• _REQUEST_: Word for word, retype every entry in the listing.

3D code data
┄┄┄┄┄┄┄┄┄┄┄┄┄┄┄┄┄┄┄┄

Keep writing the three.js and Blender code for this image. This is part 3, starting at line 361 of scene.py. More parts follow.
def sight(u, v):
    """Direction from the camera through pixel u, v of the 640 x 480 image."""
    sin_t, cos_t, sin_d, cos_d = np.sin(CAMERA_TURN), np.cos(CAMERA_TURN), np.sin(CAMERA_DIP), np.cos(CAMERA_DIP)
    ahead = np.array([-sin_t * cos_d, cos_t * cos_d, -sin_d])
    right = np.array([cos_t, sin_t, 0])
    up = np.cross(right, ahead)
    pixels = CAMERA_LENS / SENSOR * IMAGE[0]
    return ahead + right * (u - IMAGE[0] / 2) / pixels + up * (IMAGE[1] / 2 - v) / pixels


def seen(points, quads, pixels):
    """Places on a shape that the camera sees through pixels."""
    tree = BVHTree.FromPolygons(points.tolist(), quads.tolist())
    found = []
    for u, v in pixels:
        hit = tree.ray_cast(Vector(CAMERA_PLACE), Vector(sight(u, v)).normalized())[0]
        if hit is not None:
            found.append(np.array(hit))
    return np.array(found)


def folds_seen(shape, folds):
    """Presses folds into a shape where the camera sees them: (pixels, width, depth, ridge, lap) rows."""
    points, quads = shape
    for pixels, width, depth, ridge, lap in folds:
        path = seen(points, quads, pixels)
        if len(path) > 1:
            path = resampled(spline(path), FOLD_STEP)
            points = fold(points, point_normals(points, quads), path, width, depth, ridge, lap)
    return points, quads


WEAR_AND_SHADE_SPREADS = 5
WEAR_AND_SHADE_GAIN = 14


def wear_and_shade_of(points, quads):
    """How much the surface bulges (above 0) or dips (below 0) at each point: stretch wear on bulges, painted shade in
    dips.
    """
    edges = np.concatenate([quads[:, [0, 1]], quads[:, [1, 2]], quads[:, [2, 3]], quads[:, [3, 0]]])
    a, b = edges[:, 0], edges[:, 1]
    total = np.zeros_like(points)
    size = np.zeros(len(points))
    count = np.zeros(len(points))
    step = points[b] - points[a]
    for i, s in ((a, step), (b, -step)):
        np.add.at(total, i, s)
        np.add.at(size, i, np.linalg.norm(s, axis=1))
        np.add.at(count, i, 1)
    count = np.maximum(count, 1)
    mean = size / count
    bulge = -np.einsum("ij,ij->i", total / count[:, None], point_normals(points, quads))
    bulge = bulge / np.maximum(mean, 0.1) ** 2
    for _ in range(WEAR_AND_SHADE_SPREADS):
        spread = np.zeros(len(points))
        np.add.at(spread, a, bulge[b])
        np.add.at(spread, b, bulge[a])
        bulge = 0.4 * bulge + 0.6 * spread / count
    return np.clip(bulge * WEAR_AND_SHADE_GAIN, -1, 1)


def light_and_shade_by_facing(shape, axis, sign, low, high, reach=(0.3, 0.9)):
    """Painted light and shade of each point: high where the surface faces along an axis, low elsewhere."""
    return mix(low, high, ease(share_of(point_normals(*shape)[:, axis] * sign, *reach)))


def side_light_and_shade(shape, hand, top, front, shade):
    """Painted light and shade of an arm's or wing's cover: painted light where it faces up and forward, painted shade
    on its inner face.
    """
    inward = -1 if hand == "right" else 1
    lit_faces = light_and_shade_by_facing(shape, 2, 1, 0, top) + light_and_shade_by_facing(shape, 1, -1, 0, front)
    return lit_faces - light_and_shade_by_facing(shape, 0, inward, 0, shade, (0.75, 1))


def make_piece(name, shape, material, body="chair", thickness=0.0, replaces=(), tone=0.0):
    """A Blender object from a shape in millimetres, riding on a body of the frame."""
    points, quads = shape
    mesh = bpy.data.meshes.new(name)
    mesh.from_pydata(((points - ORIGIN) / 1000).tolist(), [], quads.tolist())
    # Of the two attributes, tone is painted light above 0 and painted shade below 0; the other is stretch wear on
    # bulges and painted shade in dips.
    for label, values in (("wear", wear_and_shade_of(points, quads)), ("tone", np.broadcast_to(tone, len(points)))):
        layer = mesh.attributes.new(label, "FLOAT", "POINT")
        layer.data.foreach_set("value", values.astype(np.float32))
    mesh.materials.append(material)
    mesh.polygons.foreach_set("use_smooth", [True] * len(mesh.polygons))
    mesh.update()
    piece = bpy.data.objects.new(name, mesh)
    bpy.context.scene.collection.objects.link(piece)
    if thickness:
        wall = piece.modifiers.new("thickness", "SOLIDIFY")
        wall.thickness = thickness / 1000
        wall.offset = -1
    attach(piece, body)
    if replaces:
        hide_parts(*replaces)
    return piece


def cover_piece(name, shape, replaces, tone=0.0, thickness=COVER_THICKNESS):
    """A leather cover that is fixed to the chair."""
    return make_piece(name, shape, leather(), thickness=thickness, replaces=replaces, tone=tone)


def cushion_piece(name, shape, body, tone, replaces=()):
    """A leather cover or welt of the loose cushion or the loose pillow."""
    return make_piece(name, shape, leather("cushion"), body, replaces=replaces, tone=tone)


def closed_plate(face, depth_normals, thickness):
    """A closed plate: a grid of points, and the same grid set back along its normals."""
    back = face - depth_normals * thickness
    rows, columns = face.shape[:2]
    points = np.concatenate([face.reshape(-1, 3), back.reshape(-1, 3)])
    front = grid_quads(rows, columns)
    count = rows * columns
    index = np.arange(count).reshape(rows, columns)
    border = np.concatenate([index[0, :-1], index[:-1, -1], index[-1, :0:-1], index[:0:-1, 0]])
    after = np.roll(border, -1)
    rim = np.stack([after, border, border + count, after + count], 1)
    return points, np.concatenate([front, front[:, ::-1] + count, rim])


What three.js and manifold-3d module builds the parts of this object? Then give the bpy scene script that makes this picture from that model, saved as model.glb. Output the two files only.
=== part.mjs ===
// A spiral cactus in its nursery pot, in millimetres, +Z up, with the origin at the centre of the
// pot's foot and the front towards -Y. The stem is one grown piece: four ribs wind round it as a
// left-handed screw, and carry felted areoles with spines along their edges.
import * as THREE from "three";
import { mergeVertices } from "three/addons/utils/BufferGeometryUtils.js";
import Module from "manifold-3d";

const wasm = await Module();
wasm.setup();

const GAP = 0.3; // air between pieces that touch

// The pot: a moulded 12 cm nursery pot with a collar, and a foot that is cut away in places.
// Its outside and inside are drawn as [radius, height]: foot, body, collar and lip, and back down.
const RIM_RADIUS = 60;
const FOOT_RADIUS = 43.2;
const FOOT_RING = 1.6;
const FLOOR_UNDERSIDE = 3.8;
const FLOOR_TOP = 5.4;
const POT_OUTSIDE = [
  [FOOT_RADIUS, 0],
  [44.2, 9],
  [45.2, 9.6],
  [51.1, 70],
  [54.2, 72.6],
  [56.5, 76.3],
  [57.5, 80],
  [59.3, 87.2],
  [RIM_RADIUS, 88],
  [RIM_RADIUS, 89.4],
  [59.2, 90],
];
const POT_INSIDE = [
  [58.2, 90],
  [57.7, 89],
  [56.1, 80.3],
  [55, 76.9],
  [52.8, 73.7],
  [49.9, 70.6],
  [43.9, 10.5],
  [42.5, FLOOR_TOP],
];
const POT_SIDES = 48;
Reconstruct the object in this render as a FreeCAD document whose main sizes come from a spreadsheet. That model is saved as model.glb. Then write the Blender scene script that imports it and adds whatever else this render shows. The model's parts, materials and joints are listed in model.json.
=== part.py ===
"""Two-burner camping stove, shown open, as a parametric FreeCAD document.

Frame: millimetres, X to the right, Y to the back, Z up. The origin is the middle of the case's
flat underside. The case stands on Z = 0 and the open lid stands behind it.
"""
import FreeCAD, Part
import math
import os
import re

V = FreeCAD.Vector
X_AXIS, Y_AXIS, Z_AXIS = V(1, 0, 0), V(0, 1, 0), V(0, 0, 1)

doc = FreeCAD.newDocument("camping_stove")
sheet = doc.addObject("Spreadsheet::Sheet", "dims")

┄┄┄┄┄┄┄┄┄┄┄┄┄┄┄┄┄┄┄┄

• _RESPONSE TO THIS EXERCISE_:
Keep writing the three.js and Blender code for this image. This is part 3, starting at line 361 of scene.py. More parts follow.
def sight(u, v):
    """Direction from the camera through pixel u, v of the 640 x 480 image."""
    sin_t, cos_t, sin_d, cos_d = np.sin(CAMERA_TURN), np.cos(CAMERA_TURN), np.sin(CAMERA_DIP), np.cos(CAMERA_DIP)
    ahead = np.array([-sin_t * cos_d, cos_t * cos_d, -sin_d])
    right = np.array([cos_t, sin_t, 0])
    up = np.cross(right, ahead)
    pixels = CAMERA_LENS / SENSOR * IMAGE[0]
    return ahead + right * (u - IMAGE[0] / 2) / pixels + up * (IMAGE[1] / 2 - v) / pixels


def seen(points, quads, pixels):
    """Places on a shape that the camera sees through pixels."""
    tree = BVHTree.FromPolygons(points.tolist(), quads.tolist())
    found = []
    for u, v in pixels:
        hit = tree.ray_cast(Vector(CAMERA_PLACE), Vector(sight(u, v)).normalized())[0]
        if hit is not None:
            found.append(np.array(hit))
    return np.array(found)


def folds_seen(shape, folds):
    """Presses folds into a shape where the camera sees them: (pixels, width, depth, ridge, lap) rows."""
    points, quads = shape
    for pixels, width, depth, ridge, lap in folds:
        path = seen(points, quads, pixels)
        if len(path) > 1:
            path = resampled(spline(path), FOLD_STEP)
            points = fold(points, point_normals(points, quads), path, width, depth, ridge, lap)
    return points, quads


WEAR_AND_SHADE_SPREADS = 5
WEAR_AND_SHADE_GAIN = 14


def wear_and_shade_of(points, quads):
    """How much the surface bulges (above 0) or dips (below 0) at each point: stretch wear on bulges, painted shade in
    dips.
    """
    edges = np.concatenate([quads[:, [0, 1]], quads[:, [1, 2]], quads[:, [2, 3]], quads[:, [3, 0]]])
    a, b = edges[:, 0], edges[:, 1]
    total = np.zeros_like(points)
    size = np.zeros(len(points))
    count = np.zeros(len(points))
    step = points[b] - points[a]
    for i, s in ((a, step), (b, -step)):
        np.add.at(total, i, s)
        np.add.at(size, i, np.linalg.norm(s, axis=1))
        np.add.at(count, i, 1)
    count = np.maximum(count, 1)
    mean = size / count
    bulge = -np.einsum("ij,ij->i", total / count[:, None], point_normals(points, quads))
    bulge = bulge / np.maximum(mean, 0.1) ** 2
    for _ in range(WEAR_AND_SHADE_SPREADS):
        spread = np.zeros(len(points))
        np.add.at(spread, a, bulge[b])
        np.add.at(spread, b, bulge[a])
        bulge = 0.4 * bulge + 0.6 * spread / count
    return np.clip(bulge * WEAR_AND_SHADE_GAIN, -1, 1)


def light_and_shade_by_facing(shape, axis, sign, low, high, reach=(0.3, 0.9)):
    """Painted light and shade of each point: high where the surface faces along an axis, low elsewhere."""
    return mix(low, high, ease(share_of(point_normals(*shape)[:, axis] * sign, *reach)))


def side_light_and_shade(shape, hand, top, front, shade):
    """Painted light and shade of an arm's or wing's cover: painted light where it faces up and forward, painted shade
    on its inner face.
    """
    inward = -1 if hand == "right" else 1
    lit_faces = light_and_shade_by_facing(shape, 2, 1, 0, top) + light_and_shade_by_facing(shape, 1, -1, 0, front)
    return lit_faces - light_and_shade_by_facing(shape, 0, inward, 0, shade, (0.75, 1))


def make_piece(name, shape, material, body="chair", thickness=0.0, replaces=(), tone=0.0):
    """A Blender object from a shape in millimetres, riding on a body of the frame."""
    points, quads = shape
    mesh = bpy.data.meshes.new(name)
    mesh.from_pydata(((points - ORIGIN) / 1000).tolist(), [], quads.tolist())
    # Of the two attributes, tone is painted light above 0 and painted shade below 0; the other is stretch wear on
    # bulges and painted shade in dips.
    for label, values in (("wear", wear_and_shade_of(points, quads)), ("tone", np.broadcast_to(tone, len(points)))):
        layer = mesh.attributes.new(label, "FLOAT", "POINT")
        layer.data.foreach_set("value", values.astype(np.float32))
    mesh.materials.append(material)
    mesh.polygons.foreach_set("use_smooth", [True] * len(mesh.polygons))
    mesh.update()
    piece = bpy.data.objects.new(name, mesh)
    bpy.context.scene.collection.objects.link(piece)
    if thickness:
        wall = piece.modifiers.new("thickness", "SOLIDIFY")
        wall.thickness = thickness / 1000
        wall.offset = -1
    attach(piece, body)
    if replaces:
        hide_parts(*replaces)
    return piece


def cover_piece(name, shape, replaces, tone=0.0, thickness=COVER_THICKNESS):
    """A leather cover that is fixed to the chair."""
    return make_piece(name, shape, leather(), thickness=thickness, replaces=replaces, tone=tone)


def cushion_piece(name, shape, body, tone, replaces=()):
    """A leather cover or welt of the loose cushion or the loose pillow."""
    return make_piece(name, shape, leather("cushion"), body, replaces=replaces, tone=tone)


def closed_plate(face, depth_normals, thickness):
    """A closed plate: a grid of points, and the same grid set back along its normals."""
    back = face - depth_normals * thickness
    rows, columns = face.shape[:2]
    points = np.concatenate([face.reshape(-1, 3), back.reshape(-1, 3)])
    front = grid_quads(rows, columns)
    count = rows * columns
    index = np.arange(count).reshape(rows, columns)
    border = np.concatenate([index[0, :-1], index[:-1, -1], index[-1, :0:-1], index[:0:-1, 0]])
    after = np.roll(border, -1)
    rim = np.stack([after, border, border + count, after + count], 1)
    return points, np.concatenate([front, front[:, ::-1] + count, rim])


What three.js and manifold-3d module builds the parts of this object? Then give the bpy scene script that makes this picture from that model, saved as model.glb. Output the two files only.
=== part.mjs ===
// A spiral cactus in its nursery pot, in millimetres, +Z up, with the origin at the centre of the
// pot's foot and the front towards -Y. The stem is one grown piece: four ribs wind round it as a
// left-handed screw, and carry felted areoles with spines along their edges.
import * as THREE from "three";
import { mergeVertices } from "three/addons/utils/BufferGeometryUtils.js";
import Module from "manifold-3d";

const wasm = await Module();
wasm.setup();

const GAP = 0.3; // air between pieces that touch

// The pot: a moulded 12 cm nursery pot with a collar, and a foot that is cut away in places.
// Its outside and inside are drawn as [radius, height]: foot, body, collar and lip, and back down.
const RIM_RADIUS = 60;
const FOOT_RADIUS = 43.2;
const FOOT_RING = 1.6;
const FLOOR_UNDERSIDE = 3.8;
const FLOOR_TOP = 5.4;
const POT_OUTSIDE = [
  [FOOT_RADIUS, 0],
  [44.2, 9],
  [45.2, 9.6],
  [51.1, 70],
  [54.2, 72.6],
  [56.5, 76.3],
  [57.5, 80],
  [59.3, 87.2],
  [RIM_RADIUS, 88],
  [RIM_RADIUS, 89.4],
  [59.2, 90],
];
const POT_INSIDE = [
  [58.2, 90],
  [57.7, 89],
  [56.1, 80.3],
  [55, 76.9],
  [52.8, 73.7],
  [49.9, 70.6],
  [43.9, 10.5],
  [42.5, FLOOR_TOP],
];
const POT_SIDES = 48;
Reconstruct the object in this render as a FreeCAD document whose main sizes come from a spreadsheet. That model is saved as model.glb. Then write the Blender scene script that imports it and adds whatever else this render shows. The model's parts, materials and joints are listed in model.json.
=== part.py ===
"""Two-burner camping stove, shown open, as a parametric FreeCAD document.

Frame: millimetres, X to the right, Y to the back, Z up. The origin is the middle of the case's
flat underside. The case stands on Z = 0 and the open lid stands behind it.
"""
import FreeCAD, Part
import math
import os
import re

V = FreeCAD.Vector
X_AXIS, Y_AXIS, Z_AXIS = V(1, 0, 0), V(0, 1, 0), V(0, 0, 1)

doc = FreeCAD.newDocument("camping_stove")
sheet = doc.addObject("Spreadsheet::Sheet", "dims")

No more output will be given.